How does this relate to the Pandemic?

I’ll explain with a personal example: When Lockdown was announced in April, I made all sorts of deals in my head about how long this would last. I considered myself pragmatic when I assumed that this would all be over by the end of June. This was the imaginary finish line that I created in my mind. For the first two months of Lockdown, I found that I was mostly ‘so fine’ and our household was filled with family game-nights, dance-offs and lots and lots of crafts. I was okay until the 30th of June rolled around (my self-imposed deadline) and alas, on the 1st of July, here we were still knee-deep in Lockdown and I suddenly felt very, very tired. I fell prey to the prisoners’ Christmas wish and the moment my fantasy failed, my energy began to waver. You see, when you can’t face reality, then every subsequent disappointment wears us down.

Where else is the Stockdale Paradox relevant in our lives?

Throughout our lives we have to face reality: Lost loved ones, the end of relationships and jobs, the choices of others, illness… pick one!

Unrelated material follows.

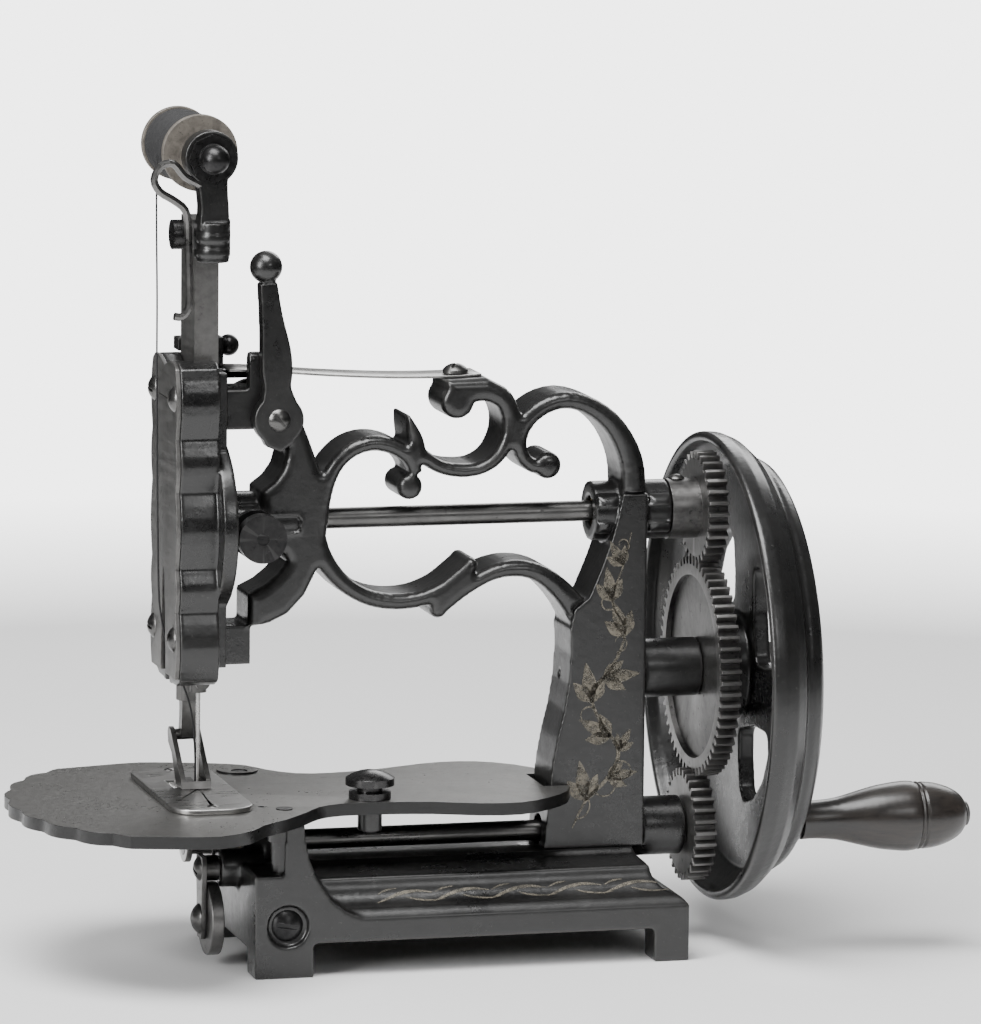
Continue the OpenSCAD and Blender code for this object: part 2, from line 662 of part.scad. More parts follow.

We often try and deny the truth about tough stuff in our own lives.  At the same time though, we can actually be quite good at helping our kids face reality. For example, let’s say your kid is suffering from toothache and will need a filling. Instead of telling your child there is nothing to worry about, you rather prepare them for the tough scenario that lies ahead: You explain that there will be an injection and they will probably feel scared. But you don’t hide the truth from them. Instead you help them face reality and this prepares them for the unknown.

So the same logic should also be applied to our worries during Lockdown. While the virus is waning, we still have some toothache ahead – politically and economically. We need to know and face the discomfort. Remember that knowing this doesn’t mean that things can’t get better down the line. In fact, once we face the uncertain reality, we can then enjoy some resilience in the face of all possible outcomes.

So aren’t we allowed to dream?

Of course we are! A healthy dose of fantasy is where ideas are born and tough days are managed. As long as we always hold in mind that as humans we constantly strive to understand and make sense of things, but often our ideas and predictions are wrong.

The bottom line

Getting in touch with reality allows for a healthy mix of hope and vulnerability and is just the thing we need to get us through this year and beyond. As Brené Brown so aptly put it, “Vulnerability is not winning or losing; it’s having the courage to show up and be seen when we have no control over the outcome. Vulnerability is not weakness; it’s our greatest measure of courage.” And I would add, it’s the thing that prepares us for the worst, the best and everything in between.